Lines of data
# # # # #

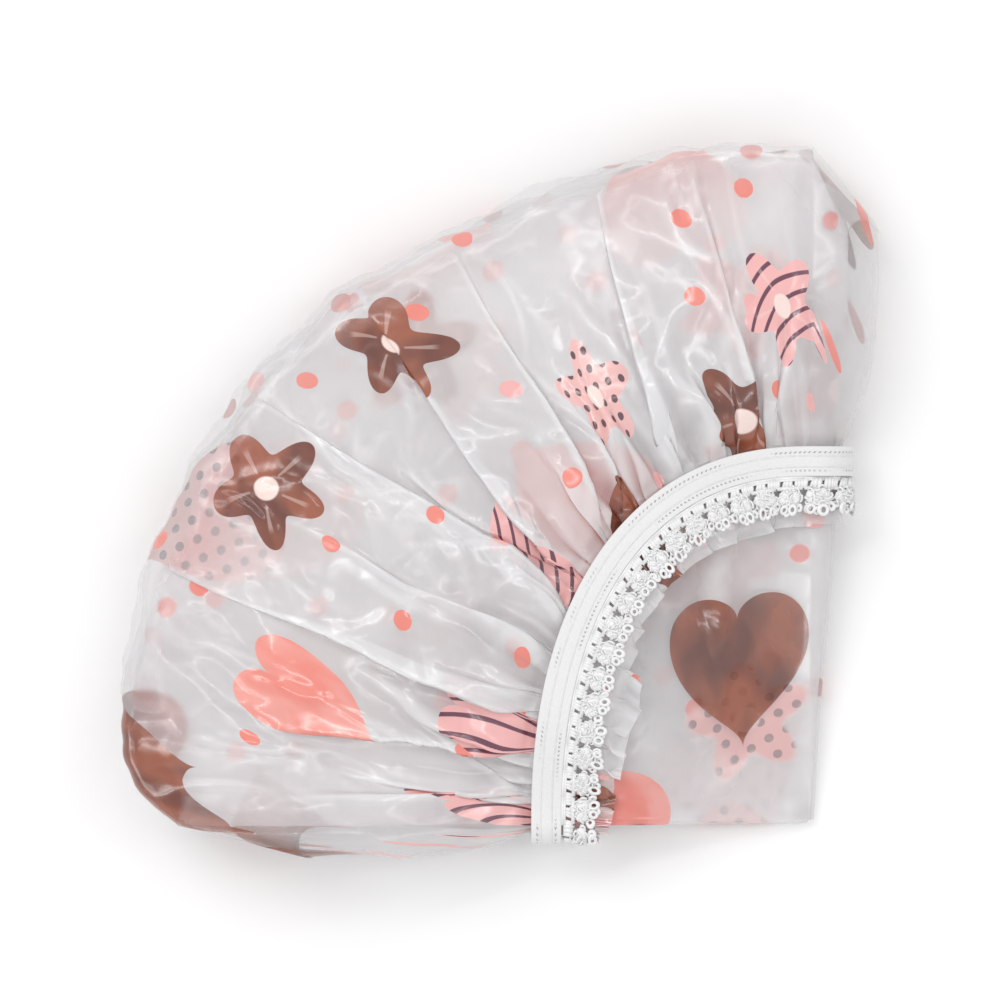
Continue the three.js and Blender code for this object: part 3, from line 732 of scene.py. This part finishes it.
class Skirt:
    """The gathered skirt: from the rim back to the elastic, under it, and out past the lace.

    distance runs from the elastic to the rim, shift moves the film along the arc, lift stands it
    up, and the doubling value tells how much it lies over itself; it also carries the painted
    highlight on crests and fold lines and the painted shade between gathers and towards the rim.
    """

    def __init__(self, columns):
        self.columns, self.spots = columns, columns.spots.spread(SKIRT_ROWS)
        start = columns.mouth + TAPE_MARGIN
        out_part = (np.arange(OUT_ROWS) / OUT_ROWS)[:, None]
        in_part = np.linspace(0, 1, IN_ROWS)[:, None]
        outer_part = lerp(columns.shoulder, start, 1 - (1 - out_part) ** 1.25)
        self.radius = np.concatenate([outer_part, lerp(start, hem_radius(columns), in_part)])
        self.distance = self.radius - columns.mouth - TAPE_MARGIN
        self.arc = self.radius * QUARTER
        self.shift, self.lift = np.zeros_like(self.radius), np.zeros_like(self.radius)
        self.doubled = np.full_like(self.radius, 0.7)
        self.edge = smooth(0, 0.045, np.minimum(self.spots.share, 1 - self.spots.share))
        self.gather(0, TOP_GATHERS, 0.4)
        self.crumple()
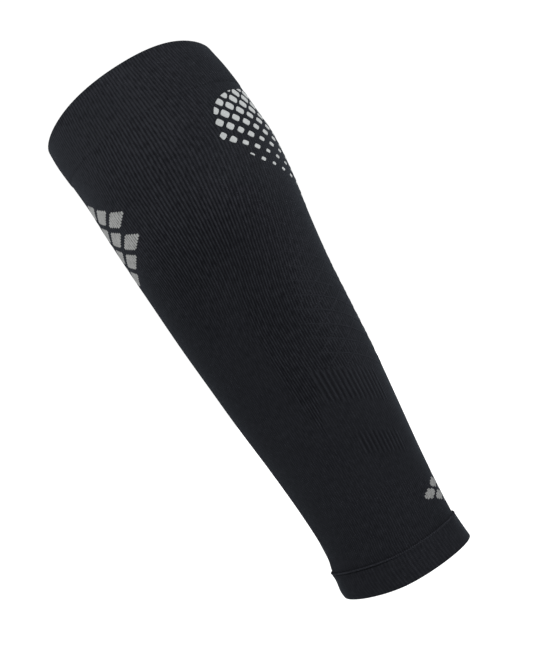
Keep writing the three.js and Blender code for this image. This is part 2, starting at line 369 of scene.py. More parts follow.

# # # # #

# [WHAT TO DO]
Look through the material above. Copy each line where the word "Blender" appears.

# [TASK OUTPUT]
Continue the three.js and Blender code for this object: part 3, from line 732 of scene.py. This part finishes it.
Keep writing the three.js and Blender code for this image. This is part 2, starting at line 369 of scene.py. More parts follow.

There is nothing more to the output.